Critics argue that when a president’s personal fortune rises from an industry, he is helping shape, policy and private gain can become difficult to separate. Supporters counter that Trump’s stance is consistent with his broader deregulatory agenda and with the administration’s push to position the United States as a global hub for digital assets.

Either way, the disclosure transforms an abstract ethics debate into a concrete number: $1.4 billion.

A filing with limits

As enormous as the figure is, the filing has important limitations.

NBC News noted that many amounts on the disclosure form are reported as ranges, making it impossible to calculate an exact total. Reuters also emphasized that the figures are self-reported and follow government ethics rules that differ from audited corporate accounts. Bloomberg similarly said the disclosure includes ranges and one-time asset sales, not a fully standardized income statement.
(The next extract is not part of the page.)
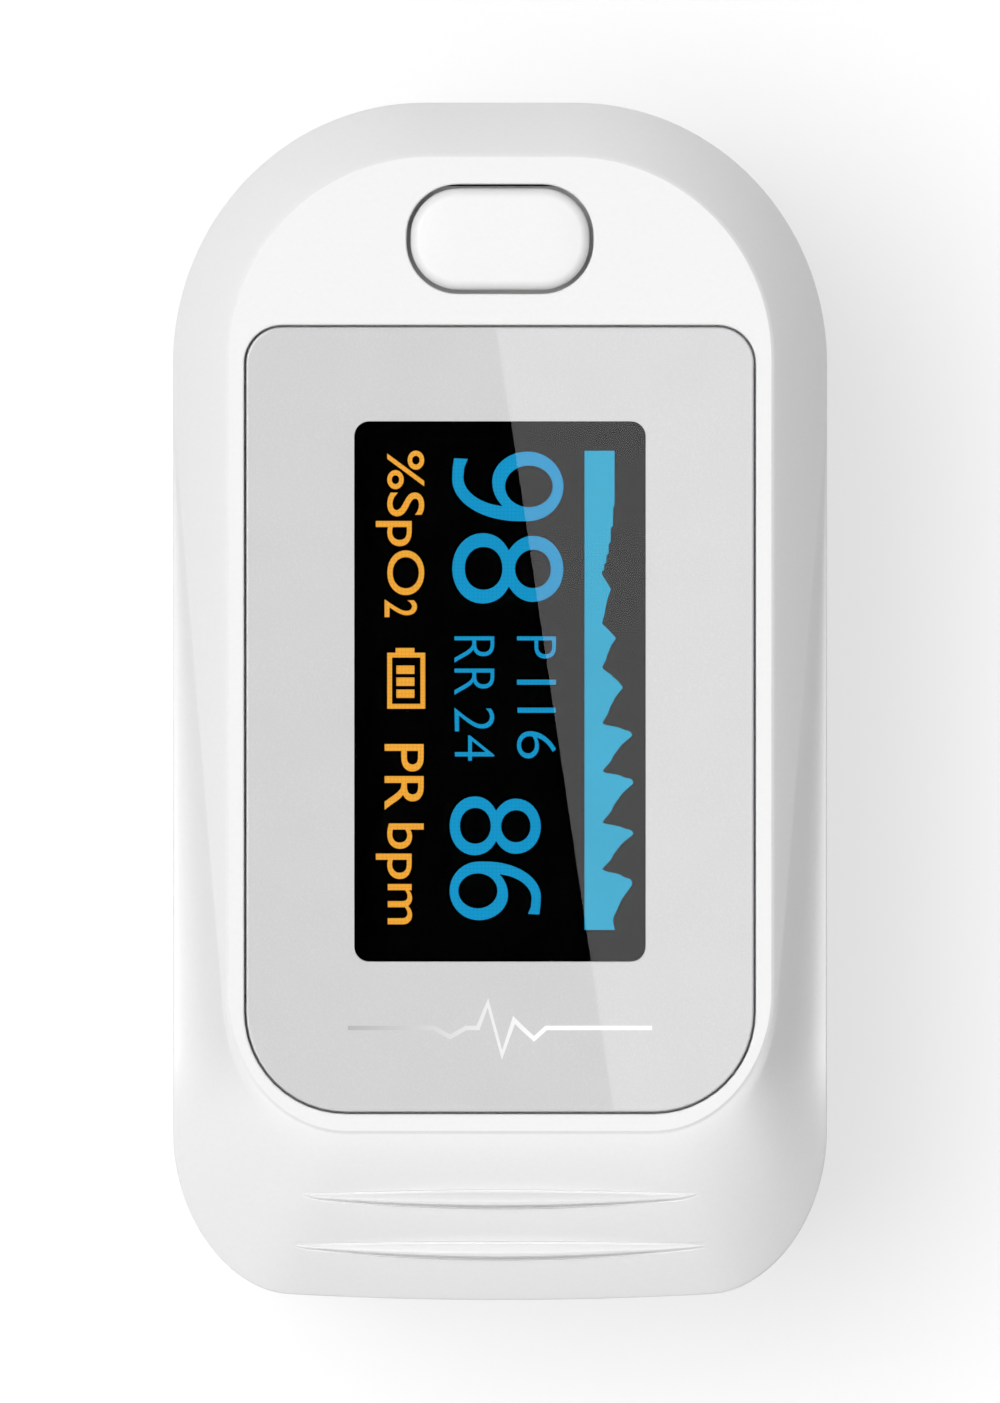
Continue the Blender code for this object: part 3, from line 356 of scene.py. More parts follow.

That means Trump’s reported crypto income should be treated as a high-end, government-filed estimate rather than a precise forensic tally. Still, the order of magnitude is not in doubt. Whether the total is $1.2 billion, $1.4 billion, or somewhat more, the conclusion is the same: digital assets now dominate Trump’s financial story.

Why this matters beyond Trump

Trump’s disclosure matters because it reflects the merging of political power, celebrity branding and speculative finance.

Crypto has long depended on narrative, and Trump is perhaps the most narrative-driven political figure in the world. His name, brand and policy choices now sit at the center of a business model that can generate extraordinary short-term income from tokens and licensing, even as the assets themselves remain volatile.

For investors, the disclosure is a reminder to distinguish between platform value and price momentum. For regulators, it raises the question of whether existing ethics frameworks are adequate when a sitting president is materially exposed to a sector he oversees. For voters, it puts a hard number on a softer concern: whether the administration’s crypto enthusiasm is about policy principle, personal wealth, or both. Trump’s filing does not answer that question. It makes it harder to ignore.